Fostering creativity in your child is vital at a young age to improve their problem-solving skills and critical thinking. One of the most effective ways to help your child learn to be more creative and ways in which you can help them to learn to express themselves is by teaching them to be a more creative writer. If you have just laid the foundation for writing skills, or if your child writes well but needs a boost in the creativity department, you can try some of the tips listed below.
Allow Them Time to Be Creative
Creating is a process, and it cannot be rushed. If your child has a creative writing project coming up make sure that there is time in their schedule to allow them to brainstorm some ideas and get some thoughts down before writing the piece. These brainstorming sessions can produce a lot of good ideas for content and also allows them to look back at the ideas and see which ones will work.

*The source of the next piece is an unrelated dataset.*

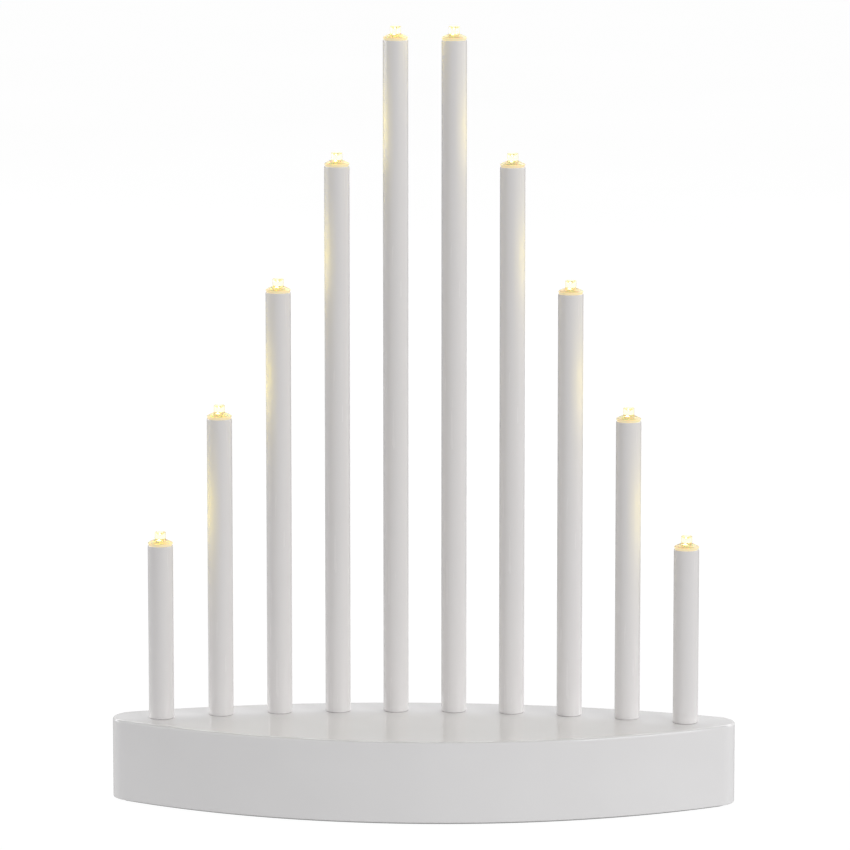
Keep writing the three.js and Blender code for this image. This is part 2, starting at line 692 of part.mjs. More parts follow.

Give them an Environment Conducive to Creativity
Everyone has their own ways of drawing inspiration. Find an area that is quiet where your child can sit and be inspired. Make sure to have a proper place to write in the space as well as all of the materials they will need so they will not be interrupted during the process. Add items in the room that they enjoy that could evoke some creative thinking. If they like nature, put some plants or flowers in the space, if they like photos or sayings, create a collage wall with inspiring thoughts and pictures.
Practice With Writing Prompts
If your child struggles with writing this is an exercise that you can do on a regular basis. Take some time a few times a week to create a story together. Start by giving them a premise and then take turns adding more and more to the story. This can be done verbally or be written down. Your child will be able to take cues from your creative ideas or sections of the story and learn how to add description and embellishment.

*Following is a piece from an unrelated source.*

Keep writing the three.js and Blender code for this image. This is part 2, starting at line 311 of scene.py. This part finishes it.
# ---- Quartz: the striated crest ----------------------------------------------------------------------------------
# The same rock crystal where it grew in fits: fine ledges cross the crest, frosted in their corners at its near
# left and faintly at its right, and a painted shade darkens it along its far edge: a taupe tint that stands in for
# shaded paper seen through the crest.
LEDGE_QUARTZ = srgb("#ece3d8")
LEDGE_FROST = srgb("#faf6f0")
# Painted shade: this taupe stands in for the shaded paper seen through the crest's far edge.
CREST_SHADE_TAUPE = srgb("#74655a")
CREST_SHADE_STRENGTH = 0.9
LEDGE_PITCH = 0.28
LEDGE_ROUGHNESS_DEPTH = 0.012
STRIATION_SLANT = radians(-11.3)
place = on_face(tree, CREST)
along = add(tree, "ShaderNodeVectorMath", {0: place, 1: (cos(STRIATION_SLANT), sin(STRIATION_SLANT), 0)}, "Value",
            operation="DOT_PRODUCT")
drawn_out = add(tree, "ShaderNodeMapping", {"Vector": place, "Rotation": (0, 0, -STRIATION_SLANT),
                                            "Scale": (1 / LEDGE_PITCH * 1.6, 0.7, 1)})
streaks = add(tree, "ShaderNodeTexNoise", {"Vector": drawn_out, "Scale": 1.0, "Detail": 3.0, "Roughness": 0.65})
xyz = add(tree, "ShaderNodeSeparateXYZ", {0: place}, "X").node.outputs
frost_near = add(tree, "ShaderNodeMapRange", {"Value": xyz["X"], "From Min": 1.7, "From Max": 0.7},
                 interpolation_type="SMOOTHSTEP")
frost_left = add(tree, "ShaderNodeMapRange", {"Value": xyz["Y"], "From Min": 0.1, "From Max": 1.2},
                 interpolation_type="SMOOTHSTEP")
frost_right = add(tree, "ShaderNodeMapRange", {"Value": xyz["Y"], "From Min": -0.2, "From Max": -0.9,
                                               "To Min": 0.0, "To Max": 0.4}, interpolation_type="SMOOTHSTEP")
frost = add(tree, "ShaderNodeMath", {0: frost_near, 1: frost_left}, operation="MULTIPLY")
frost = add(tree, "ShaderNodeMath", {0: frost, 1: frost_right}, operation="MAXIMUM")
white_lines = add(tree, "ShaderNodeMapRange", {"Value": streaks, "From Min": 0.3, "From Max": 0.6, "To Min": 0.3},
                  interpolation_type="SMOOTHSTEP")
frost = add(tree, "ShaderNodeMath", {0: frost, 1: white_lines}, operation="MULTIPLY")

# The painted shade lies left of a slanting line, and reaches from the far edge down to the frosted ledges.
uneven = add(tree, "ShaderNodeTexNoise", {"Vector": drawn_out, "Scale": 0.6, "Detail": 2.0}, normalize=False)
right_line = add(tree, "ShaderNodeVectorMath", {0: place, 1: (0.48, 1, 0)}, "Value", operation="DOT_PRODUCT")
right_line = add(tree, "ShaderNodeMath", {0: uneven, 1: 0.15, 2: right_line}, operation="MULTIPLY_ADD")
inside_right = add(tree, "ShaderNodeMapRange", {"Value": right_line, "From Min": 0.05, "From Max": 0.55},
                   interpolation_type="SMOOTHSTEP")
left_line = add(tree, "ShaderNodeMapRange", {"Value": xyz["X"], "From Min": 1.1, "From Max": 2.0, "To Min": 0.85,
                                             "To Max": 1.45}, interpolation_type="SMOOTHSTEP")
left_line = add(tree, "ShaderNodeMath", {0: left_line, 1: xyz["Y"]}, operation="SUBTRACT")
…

Build a Board of Writing Ideas
Collect items that might prove to be good writing topics such as photos and magazine clippings. Build an inspiration board with these visuals. Your child can use this board to get an idea for topics. Sometimes children are visual learners, so coming up with a context can be difficult for them without a visual prompt.
Expose Them to an Extended Vocabulary
Children may have problems writing creatively because of a restrictive vocabulary. By continuing to expand their vocabulary you are not only increasing their verbal skills but also giving them a larger bank of words to choose from when writing. Give them new words to learn and utilize each week and teach them how to use a thesaurus when they are looking for words similar to what they want to write.
Encourage Them to Writer All of Their Thoughts Down First and Edit Later
It is easy to get caught up on errors when writing and lose your train of thought. So it is best for them to get all of their ideas down as quickly as possible regardless of spelling and punctuation errors. Once they have completed the piece have them go through it once visually to edit and then have them read it aloud. Reading a piece of work aloud is important to see how it flows and it can also show your child areas where they may need to be more descriptive or provide more information to get the point across.
While all of the tips above can help improve your child's creative writing skills, the most important thing you can do for them is consistently encourage them. Don't let them feel as if they are just not a good writer or it is one of those skills that they will lack. By giving them the regular encouragement, they will become more confident and will continue to press on until the skill is mastered.